Line 1-2: "Wie aber, sag mir, soll / ein Mann ihm folgen durch die schmale Leier?"
"But how, tell me, is a man supposed to follow him through the narrow lyre?" Men cannot easily do what gods do. This idea reappears at the end of I,5; the god is not impeded by "the lyre's bars", and where he goes, "you can't go with him".

Line 3-4: "An der Kreuzung zweier / Herzwege"
"At the crossing of two heartways". There were often temples at crossroads in ancient Greece, but these were usually to dark deities such as Hecate rather than to the rational sun-god Apollo. The crossroads motif reappears in the last sonnet II,29.

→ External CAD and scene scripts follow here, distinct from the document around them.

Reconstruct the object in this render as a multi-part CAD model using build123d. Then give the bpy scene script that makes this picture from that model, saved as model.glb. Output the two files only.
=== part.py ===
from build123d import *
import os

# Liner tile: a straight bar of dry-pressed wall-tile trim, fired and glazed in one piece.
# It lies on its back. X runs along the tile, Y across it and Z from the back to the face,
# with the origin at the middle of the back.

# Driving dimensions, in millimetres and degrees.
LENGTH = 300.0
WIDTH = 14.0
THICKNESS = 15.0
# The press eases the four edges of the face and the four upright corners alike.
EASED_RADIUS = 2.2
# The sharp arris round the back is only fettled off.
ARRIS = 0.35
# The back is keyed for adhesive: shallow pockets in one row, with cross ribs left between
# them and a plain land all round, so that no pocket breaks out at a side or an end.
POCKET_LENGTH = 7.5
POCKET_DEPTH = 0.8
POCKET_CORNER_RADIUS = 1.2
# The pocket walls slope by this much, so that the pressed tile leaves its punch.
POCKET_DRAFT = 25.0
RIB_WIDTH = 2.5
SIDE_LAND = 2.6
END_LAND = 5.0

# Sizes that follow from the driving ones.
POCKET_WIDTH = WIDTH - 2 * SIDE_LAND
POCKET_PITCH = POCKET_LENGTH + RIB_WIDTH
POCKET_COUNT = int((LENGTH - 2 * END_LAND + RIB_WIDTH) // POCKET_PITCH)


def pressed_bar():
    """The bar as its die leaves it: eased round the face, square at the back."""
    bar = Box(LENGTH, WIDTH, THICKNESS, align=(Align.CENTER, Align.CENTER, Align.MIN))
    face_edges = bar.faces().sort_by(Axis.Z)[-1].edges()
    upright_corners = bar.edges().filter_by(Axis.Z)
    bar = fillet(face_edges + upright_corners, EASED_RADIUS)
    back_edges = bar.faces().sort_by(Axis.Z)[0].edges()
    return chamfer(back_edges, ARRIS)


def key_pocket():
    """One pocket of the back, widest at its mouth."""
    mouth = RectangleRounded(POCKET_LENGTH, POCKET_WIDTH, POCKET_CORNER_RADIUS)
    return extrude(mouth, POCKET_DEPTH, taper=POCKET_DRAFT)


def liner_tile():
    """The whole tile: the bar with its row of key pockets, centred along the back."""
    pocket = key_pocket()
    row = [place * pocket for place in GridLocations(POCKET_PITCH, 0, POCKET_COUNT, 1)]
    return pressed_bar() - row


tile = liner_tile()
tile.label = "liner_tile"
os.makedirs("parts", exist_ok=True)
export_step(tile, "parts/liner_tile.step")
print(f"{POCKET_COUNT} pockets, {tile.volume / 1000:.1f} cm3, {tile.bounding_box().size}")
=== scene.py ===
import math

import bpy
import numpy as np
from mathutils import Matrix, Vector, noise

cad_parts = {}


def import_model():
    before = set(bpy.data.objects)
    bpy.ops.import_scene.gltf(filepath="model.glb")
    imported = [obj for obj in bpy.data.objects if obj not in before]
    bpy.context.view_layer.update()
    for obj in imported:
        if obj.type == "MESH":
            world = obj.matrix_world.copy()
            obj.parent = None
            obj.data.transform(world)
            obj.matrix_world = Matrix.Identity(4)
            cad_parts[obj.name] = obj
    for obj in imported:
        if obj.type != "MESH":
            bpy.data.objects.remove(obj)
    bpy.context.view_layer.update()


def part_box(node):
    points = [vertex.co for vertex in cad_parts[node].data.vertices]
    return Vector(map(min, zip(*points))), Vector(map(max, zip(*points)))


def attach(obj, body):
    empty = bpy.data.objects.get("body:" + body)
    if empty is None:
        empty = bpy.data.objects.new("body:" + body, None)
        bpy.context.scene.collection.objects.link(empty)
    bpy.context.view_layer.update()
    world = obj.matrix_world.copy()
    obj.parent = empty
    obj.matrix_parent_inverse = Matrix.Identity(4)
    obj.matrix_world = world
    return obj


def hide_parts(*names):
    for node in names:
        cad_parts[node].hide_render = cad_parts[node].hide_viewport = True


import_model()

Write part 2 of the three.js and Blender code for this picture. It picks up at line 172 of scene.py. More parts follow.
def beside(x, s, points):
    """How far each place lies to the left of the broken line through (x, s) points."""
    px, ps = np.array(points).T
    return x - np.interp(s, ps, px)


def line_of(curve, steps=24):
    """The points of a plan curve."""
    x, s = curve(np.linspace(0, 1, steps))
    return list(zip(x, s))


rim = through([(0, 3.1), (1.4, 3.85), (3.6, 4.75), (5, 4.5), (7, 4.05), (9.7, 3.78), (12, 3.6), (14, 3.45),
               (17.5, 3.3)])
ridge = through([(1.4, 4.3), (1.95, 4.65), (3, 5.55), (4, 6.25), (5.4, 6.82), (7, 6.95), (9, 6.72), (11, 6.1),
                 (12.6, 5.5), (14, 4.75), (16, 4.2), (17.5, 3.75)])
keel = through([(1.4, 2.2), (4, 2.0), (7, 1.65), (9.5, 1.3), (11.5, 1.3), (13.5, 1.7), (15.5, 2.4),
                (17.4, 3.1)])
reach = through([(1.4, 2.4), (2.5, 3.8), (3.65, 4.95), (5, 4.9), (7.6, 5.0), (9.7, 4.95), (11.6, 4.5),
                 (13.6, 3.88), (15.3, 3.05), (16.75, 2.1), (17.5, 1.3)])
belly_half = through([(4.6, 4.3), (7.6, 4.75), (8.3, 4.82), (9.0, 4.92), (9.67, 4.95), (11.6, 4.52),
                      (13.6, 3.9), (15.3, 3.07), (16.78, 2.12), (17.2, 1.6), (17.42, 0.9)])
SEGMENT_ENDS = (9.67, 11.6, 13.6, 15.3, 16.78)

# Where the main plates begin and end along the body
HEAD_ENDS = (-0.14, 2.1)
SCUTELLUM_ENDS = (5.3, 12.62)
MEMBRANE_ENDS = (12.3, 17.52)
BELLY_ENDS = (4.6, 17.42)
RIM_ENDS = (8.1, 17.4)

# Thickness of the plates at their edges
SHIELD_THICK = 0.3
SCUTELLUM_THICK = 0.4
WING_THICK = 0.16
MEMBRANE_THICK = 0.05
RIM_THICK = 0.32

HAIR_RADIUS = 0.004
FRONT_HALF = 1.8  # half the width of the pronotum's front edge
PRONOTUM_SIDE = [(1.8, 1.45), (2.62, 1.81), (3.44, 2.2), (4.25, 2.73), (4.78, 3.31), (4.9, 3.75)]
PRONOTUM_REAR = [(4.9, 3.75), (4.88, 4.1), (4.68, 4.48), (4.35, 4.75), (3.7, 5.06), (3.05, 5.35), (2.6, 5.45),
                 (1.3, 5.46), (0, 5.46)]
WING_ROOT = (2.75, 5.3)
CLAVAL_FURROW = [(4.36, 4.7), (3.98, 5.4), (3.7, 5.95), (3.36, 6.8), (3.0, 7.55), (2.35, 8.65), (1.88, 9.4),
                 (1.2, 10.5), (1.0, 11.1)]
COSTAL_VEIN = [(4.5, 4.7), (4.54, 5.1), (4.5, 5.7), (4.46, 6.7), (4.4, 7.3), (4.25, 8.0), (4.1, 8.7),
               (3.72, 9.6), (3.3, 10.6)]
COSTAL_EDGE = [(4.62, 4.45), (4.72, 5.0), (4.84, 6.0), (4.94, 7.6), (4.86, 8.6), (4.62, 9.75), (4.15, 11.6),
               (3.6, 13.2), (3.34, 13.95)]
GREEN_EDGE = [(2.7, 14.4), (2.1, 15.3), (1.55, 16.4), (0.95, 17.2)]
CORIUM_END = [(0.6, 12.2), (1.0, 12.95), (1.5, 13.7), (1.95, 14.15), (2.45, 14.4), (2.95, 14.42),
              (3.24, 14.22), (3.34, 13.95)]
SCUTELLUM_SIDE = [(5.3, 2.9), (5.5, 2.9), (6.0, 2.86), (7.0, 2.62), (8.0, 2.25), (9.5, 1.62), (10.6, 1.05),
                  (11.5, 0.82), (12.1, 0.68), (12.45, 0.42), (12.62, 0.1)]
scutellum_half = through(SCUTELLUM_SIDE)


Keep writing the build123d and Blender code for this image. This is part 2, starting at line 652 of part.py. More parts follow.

The tradition of crossroads as places to encounter dark powers persisted even in 20th-century America; there was a legend among blues musicians that if you really wanted to acquire unnatural musical skill, you went to a crossroads at midnight, where the Devil would take your soul in return for granting such powers. The great blues singer and guitarist Robert Johnson was supposed to have done this; some of his songs (such as "Crossroad" and "Hellhound On My Trail") even seem to support that notion.

Line 13: "Hauch"
"Hauch" means "breath", but it is a soft, quiet breath. The German "Atem" (or "Atmen"), which appears in I,4, II,1, II,2, II,19, and II,29, also means breath but implies something stronger and more active.

Line 14: "Ein Hauch um nichts. Ein Wehn im Gott."
Literally, "A breath about nothing. A flurry in the god." Here Rilke achieves a sense of emptiness by first creating a near-nothingness (a voice or breath), and then taking away its content/meaning, so it becomes even emptier ("about nothing").